The optimizer chooses a full scan of the primary index instead of using the index on b, since in isolation, this is less expensive than performing an index join with half the rows in the table. However, it means that any other query that wants to update rows where b = 2 will block, even though technically there is no conflict.

Ideally, the optimizer would almost never choose a full scan for mutation queries such as this one where a suitable index is available, due to the impact on contention.

Epic CRDB-37836

Jira issue: CRDB-14977

gz#11932

gz#18109

kenliu-crl commented 2 years ago

manually reviewed and updated

nvanbenschoten commented 2 years ago

One suggestion for users that run into this issue is that index hints are supported for mutation statements. This makes it possible to control the index used during the initial row scan of a mutation, which can be important to minimize false contention in some cases.

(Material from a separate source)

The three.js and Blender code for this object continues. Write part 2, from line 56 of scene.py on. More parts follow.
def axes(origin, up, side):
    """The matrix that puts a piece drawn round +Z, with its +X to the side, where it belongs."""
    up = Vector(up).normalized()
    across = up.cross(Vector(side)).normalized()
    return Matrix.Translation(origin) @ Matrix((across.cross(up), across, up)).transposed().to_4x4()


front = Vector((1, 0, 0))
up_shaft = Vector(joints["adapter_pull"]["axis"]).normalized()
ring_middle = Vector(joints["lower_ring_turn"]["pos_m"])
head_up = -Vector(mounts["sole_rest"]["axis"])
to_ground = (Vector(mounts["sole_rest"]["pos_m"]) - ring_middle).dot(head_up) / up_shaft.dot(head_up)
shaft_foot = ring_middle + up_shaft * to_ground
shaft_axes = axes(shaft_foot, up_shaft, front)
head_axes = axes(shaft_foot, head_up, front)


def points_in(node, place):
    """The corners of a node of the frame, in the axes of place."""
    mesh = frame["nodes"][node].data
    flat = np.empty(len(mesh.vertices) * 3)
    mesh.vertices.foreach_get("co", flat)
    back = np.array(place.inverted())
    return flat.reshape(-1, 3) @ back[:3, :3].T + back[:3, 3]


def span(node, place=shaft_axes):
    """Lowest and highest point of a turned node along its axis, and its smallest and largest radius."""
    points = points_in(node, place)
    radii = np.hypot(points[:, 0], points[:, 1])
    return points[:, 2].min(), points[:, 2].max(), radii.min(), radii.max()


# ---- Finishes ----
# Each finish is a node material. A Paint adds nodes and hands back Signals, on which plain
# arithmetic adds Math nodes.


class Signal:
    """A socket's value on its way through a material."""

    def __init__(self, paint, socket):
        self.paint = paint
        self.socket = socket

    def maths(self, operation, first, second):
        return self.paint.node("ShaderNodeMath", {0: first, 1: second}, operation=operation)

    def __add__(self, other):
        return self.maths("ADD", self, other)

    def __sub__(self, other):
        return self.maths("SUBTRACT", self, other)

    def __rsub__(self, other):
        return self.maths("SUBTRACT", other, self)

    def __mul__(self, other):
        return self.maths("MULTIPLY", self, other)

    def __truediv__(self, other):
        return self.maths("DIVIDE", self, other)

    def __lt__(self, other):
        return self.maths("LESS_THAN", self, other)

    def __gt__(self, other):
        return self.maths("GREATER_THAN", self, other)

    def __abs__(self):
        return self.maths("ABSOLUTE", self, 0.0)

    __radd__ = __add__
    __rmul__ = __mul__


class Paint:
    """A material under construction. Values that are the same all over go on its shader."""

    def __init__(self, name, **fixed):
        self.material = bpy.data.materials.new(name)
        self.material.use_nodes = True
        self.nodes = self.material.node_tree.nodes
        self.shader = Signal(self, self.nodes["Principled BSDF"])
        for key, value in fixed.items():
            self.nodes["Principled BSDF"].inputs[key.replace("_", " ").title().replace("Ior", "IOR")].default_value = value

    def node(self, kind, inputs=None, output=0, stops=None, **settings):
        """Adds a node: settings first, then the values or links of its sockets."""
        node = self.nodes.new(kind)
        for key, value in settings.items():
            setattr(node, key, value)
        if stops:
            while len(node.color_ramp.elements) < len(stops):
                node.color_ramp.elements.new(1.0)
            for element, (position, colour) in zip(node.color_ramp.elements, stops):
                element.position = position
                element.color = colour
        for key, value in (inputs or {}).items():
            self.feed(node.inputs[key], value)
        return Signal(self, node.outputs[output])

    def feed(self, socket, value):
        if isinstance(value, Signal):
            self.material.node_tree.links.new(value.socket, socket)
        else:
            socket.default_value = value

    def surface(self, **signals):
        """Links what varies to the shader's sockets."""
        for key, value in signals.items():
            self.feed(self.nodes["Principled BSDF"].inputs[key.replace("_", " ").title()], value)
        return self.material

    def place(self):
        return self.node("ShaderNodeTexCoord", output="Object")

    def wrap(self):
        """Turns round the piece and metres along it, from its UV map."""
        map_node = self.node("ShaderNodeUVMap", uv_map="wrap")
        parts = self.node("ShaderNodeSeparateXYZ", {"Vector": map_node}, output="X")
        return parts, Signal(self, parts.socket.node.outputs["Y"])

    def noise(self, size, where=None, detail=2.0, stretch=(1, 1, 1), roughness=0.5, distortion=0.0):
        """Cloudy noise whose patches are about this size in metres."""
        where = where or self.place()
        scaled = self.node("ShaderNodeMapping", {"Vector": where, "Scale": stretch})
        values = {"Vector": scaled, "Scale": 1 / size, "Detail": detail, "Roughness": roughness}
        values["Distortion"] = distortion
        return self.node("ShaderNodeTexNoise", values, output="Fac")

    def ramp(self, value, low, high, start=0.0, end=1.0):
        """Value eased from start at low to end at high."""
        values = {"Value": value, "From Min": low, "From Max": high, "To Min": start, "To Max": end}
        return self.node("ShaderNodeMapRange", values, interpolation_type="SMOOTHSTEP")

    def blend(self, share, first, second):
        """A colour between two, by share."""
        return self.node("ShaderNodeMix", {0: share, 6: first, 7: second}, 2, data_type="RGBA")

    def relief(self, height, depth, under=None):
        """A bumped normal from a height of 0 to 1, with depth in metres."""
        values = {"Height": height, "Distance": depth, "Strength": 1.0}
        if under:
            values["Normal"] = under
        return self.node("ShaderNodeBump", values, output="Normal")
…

For example, without a hint:

demo@127.0.0.1:26257/movr> EXPLAIN UPDATE tab SET a = 2000 WHERE b = 1;
                                              info
------------------------------------------------------------------------------------------------
  distribution: local
  vectorized: true

  • update
  │ table: tab
  │ set: a
  │ auto commit
  │
  └── • render
      │
      └── • filter
          │ estimated row count: 500
          │ filter: b = 1
          │
          └── • scan
                estimated row count: 1,000 (100% of the table; stats collected 36 seconds ago)
                table: tab@tab_pkey
                spans: FULL SCAN

With a hint:


demo@127.0.0.1:26257/movr> EXPLAIN UPDATE tab@tab_b_idx SET a = 2000 WHERE b = 1;
                                            info
---------------------------------------------------------------------------------------------
  distribution: local
  vectorized: true

  • update
  │ table: tab
  │ set: a
  │ auto commit
  │
  └── • render
      │
      └── • index join
          │ estimated row count: 500
          │ table: tab@tab_pkey
          │ locking strength: for update
          │
          └── • scan
                estimated row count: 500 (50% of the table; stats collected 39 seconds ago)
                table: tab@tab_b_idx
                spans: [/1 - /1]
                locking strength: for update
mgartner commented 2 years ago

@nvanbenschoten Do you know the reason for not propagating locking strength: for update to the full table scan in your first example above? We're considering using the locking strength of scans to penalize the cost of full table scans and scans with uncertain cardinality.

nvanbenschoten commented 2 years ago

We don't push down the implicit row-level locking mode if the initial row scan of an UPDATE statement is not precise (e.g. contains a filter). This is meant to avoid false contention, though I think you could argue that it's an unprincipled rule that falls out of the fact that we don't support shared locks.